IMO it's safe to say that it's just expected by the users at this point. I mean, even hterm has it.

It's not really possible with the canvas renderer, however it will should be fairly easy to accomplish with the webgl renderer https://github.com/xtermjs/xterm.js/pull/1790 that should replace the canvas renderer. For the DOM renderer we can achieve this by having partially visible lines on the top and the bottom. As such, I consider this blocked on #1790

Something else to consider: having ydisp not be an integer and having more than rows than Terminal.rows visible breaks some assumptions made in code, for example how does it affect screen reader support?

It's not really possible with the canvas renderer

Why not? It should be as simple as drawing viewportHeight + 2 number of rows, and offsetting somewhere between the first and second row based on the current scroll position's pixel-offset.

It's certainly possible to do but it would be quite a lot of work (+added complexity) for something that so few people would use.
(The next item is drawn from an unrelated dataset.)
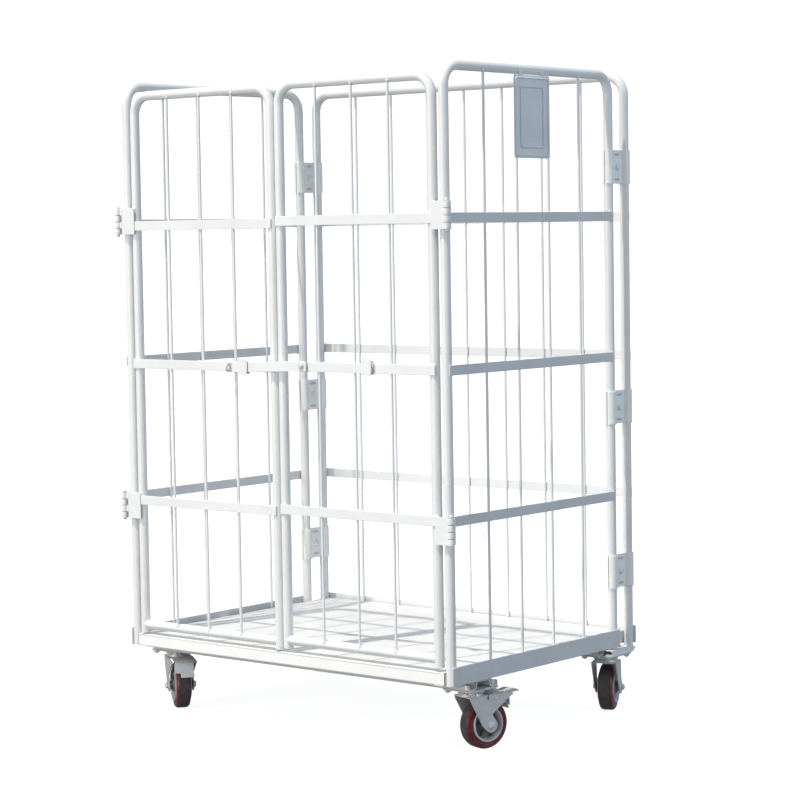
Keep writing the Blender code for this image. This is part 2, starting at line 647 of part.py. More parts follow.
def castor(tag, x, y, trail, braked):
    """A swivel castor: fixed top plate, fork, wheel of tyre and core, axle, and a pedal if braked."""
    t = Vector((trail[0], trail[1], 0)).normalized()
    a = Vector((-t.y, t.x, 0))
    swivel = Vector((x, y, 0))
    hub = swivel + t * TRAIL + Vector((0, 0, WHEEL_R))

    def local(v):
        return swivel + t * v.x + a * v.y + Vector((0, 0, v.z))

    def wheel_place(v):
        return hub + t * v.x + Vector((0, 0, v.y)) - a * v.z

    sheet = box(x - 0.0480, x + 0.0480, y - 0.0560, y + 0.0560, PLATE_BOTTOM, PLATE_TOP)
    race = moved(stacked([(0.0300, 0.1477), (0.0330, 0.1500), (0.0330, 0.1560)], 16), lambda v: v + swivel)
    king = moved(stacked([(0.0060, 0.1330), (0.0060, 0.1520)], 12), lambda v: v + swivel)
    nut = moved(stacked([(0.0100, 0.1300), (0.0100, CROWN_LOW - 0.0004)], 6), lambda v: v + swivel)
    plate = piece("castor_plate_" + tag, sheet, [race, king, nut], look=PLATED)

    head = moved(stacked([(0.0305, CROWN_LOW + 0.0004), (0.0305, 0.1385), (0.0270, 0.1472)], 16),
                 lambda v: v + swivel)
    crown = moved(box(-0.0262, 0.0334, -LEG_IN - 0.0012, LEG_IN + 0.0012, CROWN_LOW, CROWN_TOP), local)
    leg = [(-0.0262, CROWN_TOP + 0.0002), (-0.0245, 0.1290), (0.0120, 0.0620)]
    leg += arc(TRAIL, WHEEL_R, EYE_R, 245, 375, 5)
    leg += [(0.0500, 0.0740), (0.0420, 0.0870)]
    if braked:
        leg += [(0.0450, 0.0925), (0.0680, 0.1085), (0.0960, 0.1280), (0.1050, 0.1330), (0.1050, 0.1365),
                (0.0330, 0.1395), (0.0290, 0.1250), (0.0250, CROWN_TOP + 0.0002)]
    else:
        leg += [(0.0400, 0.1200), (0.0370, CROWN_TOP + 0.0002)]
    legs = [moved(prism(leg, "Y", lo, hi), local) for lo, hi in ((-LEG_OUT, -LEG_IN), (LEG_IN, LEG_OUT))]
    bore = moved(stacked([(0.00625, 0.1200), (0.00625, 0.1600)], 12), lambda v: v + swivel)
    pilot = rod(hub - a * AXLE_HALF, hub + a * AXLE_HALF, AXLE_R + GAP, 12)
    cuts = [bore, pilot]
    pin_at = local(Vector((PEDAL_PIVOT[0], 0, PEDAL_PIVOT[1])))
    if braked:
        cuts.append(rod(pin_at - a * AXLE_HALF, pin_at + a * AXLE_HALF, 0.0031, 12))
    fork = piece("castor_fork_" + tag, head, [crown] + legs, cuts, origin=swivel, look=PLATED)

    w = WHEEL_HALF
    band = turned([(CORE_R + 0.0002, -w), (0.0570, -w), (WHEEL_R, -w + 0.006),
                   (WHEEL_R, w - 0.006), (0.0570, w), (CORE_R + 0.0002, w)], 20)
    piece("castor_tyre_" + tag, moved(band, wheel_place), origin=hub, parent=fork, look=(RED, 0.4, 0.0))
    rim = w + 0.0045
    boss = LEG_IN - 0.0010
    core = turned([(AXLE_R + 0.0003, -boss), (0.0120, -boss), (0.0180, -0.0130), (0.0400, -0.0170),
                   (CORE_R, -rim), (CORE_R, rim), (0.0400, 0.0170), (0.0180, 0.0130), (0.0120, boss),
                   (AXLE_R + 0.0003, boss)], 20)
    piece("castor_core_" + tag, moved(core, wheel_place), origin=hub, parent=fork, look=(GREY, 0.45, 0.0))
    axle = rod(hub - a * AXLE_HALF, hub + a * AXLE_HALF, AXLE_R, 12)
    ends = [rod(hub + a * (s * (LEG_OUT + GAP)), hub + a * (s * (LEG_OUT + 0.0060)), 0.0095, 6) for s in (-1, 1)]
    piece("castor_axle_" + tag, axle, ends, origin=hub, parent=fork, look=PLATED)

    if braked:
        line = [(0.0425, 0.1335), (0.0600, 0.1350), (0.1000, 0.1345), (0.1160, 0.1385), (0.1290, 0.1450)]
        lever = moved(prism(strip(line, 0.0025), "Y", -PEDAL_HALF, PEDAL_HALF), local)
        apron = strip([(0.0985, 0.1340), (0.1010, 0.1150), (0.1085, 0.0960)], 0.0025)
        shoe = [(0.0660, 0.1346), (0.0660, 0.1230), (0.0770, 0.1165), (0.0870, 0.1075), (0.0920, 0.1090),
                (0.0900, 0.1342)]
        parts = [moved(prism(shoe, "Y", -0.0160, 0.0160), local),
                 moved(prism(apron, "Y", 0.0020 - PEDAL_HALF, PEDAL_HALF - 0.0020), local),
                 rod(pin_at - a * (LEG_OUT - GAP), pin_at + a * (LEG_OUT - GAP), 0.0029, 12)]
        piece("brake_pedal_" + tag, lever, parts, origin=pin_at, parent=fork, look=PLATED)


# ---------------------------------------------------------------- assembly

def build():
    for obj in list(bpy.data.objects):
        bpy.data.objects.remove(obj)
    base_frame()
    deck()
    cross_channel("cross_channel_front", FRONT_CASTOR_Y, CHANNEL_X)
    cross_channel("cross_channel_rear", REAR_CASTOR_Y, REAR_CHANNEL_X)
    rear_foot("rear_foot_left", -1)
    rear_foot("rear_foot_right", 1)
    side_panel("side_panel_left", -1)
    side_panel("side_panel_right", 1)
    rear_panel()
    left = door("left_door", -DOOR_OUTER_X, LEFT_MEET_X, LEFT_DROP)
    right = door("right_door", DOOR_OUTER_X, RIGHT_MEET_X, 0.0)
    for side, sign, leaf_parent in (("left", -1, left), ("right", 1, right)):
        for level, z in zip(("upper", "lower"), HINGE_Z):
            hinge(side, sign, level, z, leaf_parent)
    latch(right, left)
    for side, sign in (("left", -1), ("right", 1)):
        for level, z in CLAMP_Z.items():
            clamp_shell(f"clamp_outer_{side}_{level}", sign, 1, z)
            clamp_shell(f"clamp_inner_{side}_{level}", sign, -1, z)
    card_holder()
    for tag, trail in TRAILS.items():
        x = -CASTOR_X if "left" in tag else CASTOR_X
        braked = "front" in tag
        castor(tag, x, FRONT_CASTOR_Y if braked else REAR_CASTOR_Y, trail, braked)


build()
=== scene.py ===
"""Looks of the two-door roll cage: detailed meshes and procedural finishes on the CAD frame."""

import json
import math

import bmesh
import bpy
from mathutils import Matrix, Vector


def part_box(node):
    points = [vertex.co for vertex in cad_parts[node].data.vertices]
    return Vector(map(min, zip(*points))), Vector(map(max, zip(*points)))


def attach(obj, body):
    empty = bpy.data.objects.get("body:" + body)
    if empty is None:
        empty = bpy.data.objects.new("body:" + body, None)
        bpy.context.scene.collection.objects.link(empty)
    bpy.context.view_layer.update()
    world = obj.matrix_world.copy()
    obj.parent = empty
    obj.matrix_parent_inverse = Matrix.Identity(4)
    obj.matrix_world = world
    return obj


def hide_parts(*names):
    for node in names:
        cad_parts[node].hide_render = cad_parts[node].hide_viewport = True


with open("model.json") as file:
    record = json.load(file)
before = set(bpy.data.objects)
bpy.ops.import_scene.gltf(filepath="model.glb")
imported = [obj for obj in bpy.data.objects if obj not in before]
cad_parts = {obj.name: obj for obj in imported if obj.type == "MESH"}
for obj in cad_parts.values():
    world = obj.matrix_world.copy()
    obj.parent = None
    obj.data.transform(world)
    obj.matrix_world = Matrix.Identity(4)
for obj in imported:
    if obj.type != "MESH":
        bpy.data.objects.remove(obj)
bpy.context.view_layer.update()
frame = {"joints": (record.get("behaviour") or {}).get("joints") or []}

CAGE = "cage"

# Tubes, wires and flat bars
TUBE_R = 0.0125
BEND_R = 0.0500
WIRE_R = 0.0035
WIRE_OUT = 0.0090
WIRE_FOOT_Z = 0.2050
BAR_IN = 0.0120
BAR_OUT = 0.0155
BAR_H = 0.0250
BAR_Z = (1.3202, 0.9521, 0.5847)
PLATE_Z0 = 0.1812
PLATE_Z1 = 0.2277

# The pairs of tubes that the clamps hold
SIDE_TUBE_X = 0.5420
SIDE_TUBE_Y = 0.3227
REAR_TUBE_X = 0.5410
REAR_TUBE_Y = 0.3974

# Doors and hinges
DOOR_Y = -0.3704
DOOR_TOP_Z = 1.6645
DOOR_RAIL_Z = 0.2454
DOOR_FOOT_Z = 0.2240
LEFT_DROP = 0.0055
HINGE_X = 0.5636
HINGE_Y = -0.3865
HINGE_HALF = 0.0343
KNUCKLES = 4
KNUCKLE_PITCH = 0.0172
KNUCKLE_H = 0.0156
KNUCKLE_R = 0.0088
LEAF_FRONT = HINGE_Y - 0.0024
LEAF_BACK = HINGE_Y + 0.0003
POST_LEAF_X = (0.5578, 0.5603)
DOOR_LEAF_X = {-1: (0.5020, 0.5480), 1: (0.5160, 0.5552)}

# Base
RAIL_Z0 = 0.1800
RAIL_Z1 = 0.2108
RAIL_W = 0.0300
RAIL_T = 0.0030
DECK_Z0 = 0.2119
DECK_Z1 = 0.2145
RIB_X = (-0.26, 0.0, 0.26)
LUG_Y = (-0.29, -0.02, 0.25)
CHANNEL_T = 0.0025

# Clamps
CLAMP_WEB_X = 0.5415
CLAMP_T = 0.0022
CLAMP_BOLT_Y = 0.3600
RIDGE_Z = 0.0325

# Latch
LATCH_PIVOT = Vector((0.0928, 0, 0.9535))
LATCH_FRONT = -0.3945
LATCH_BACK = -0.3895
LATCH_TILT = math.radians(2.0)
KEEPER_BACK = -0.3874
KEEPER_FRONT = -0.3972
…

I'd prefer not to add this personally.

Fwiw I was going to request the same feature. I personally think it's an important step towards increased usability. The fact that it's not more widely supported could be explained by the fact that it's a relatively new idea, and that we programmers tend to just get used to the limitations we have to work with.

Why not?

@sdegutis yeah it is possible, back then I was thinking that the canvas renderer would be highly optimized by using special logic to only invalidate sections of the content that needed it. Scrolling the terminal now with the canvas renderer will re-render all the rows anyway, plus even though it's the default the plan is to phase out the canvas renderer anyway.

It should be pretty easy to get this going, it's just it needs to be done for 3 renderers and webgl in particular will need some special tweaks (increasing the size of the attribute buffer since there are more cells drawn than rows * cols).

I'd also love this feature, my issue is actually not simply aesthetics, it's a usability problem. The issue is that one action, causes way too many skips on the terminal and the fact that there's no smooth scroll makes it almost impossible to understand what lines were skipped over. It really makes the terminal hard to use.

Every time I scroll the terminal in Visual Studio Code I lose track of where I've been. Smooth scrolling is a basic feature and we need it.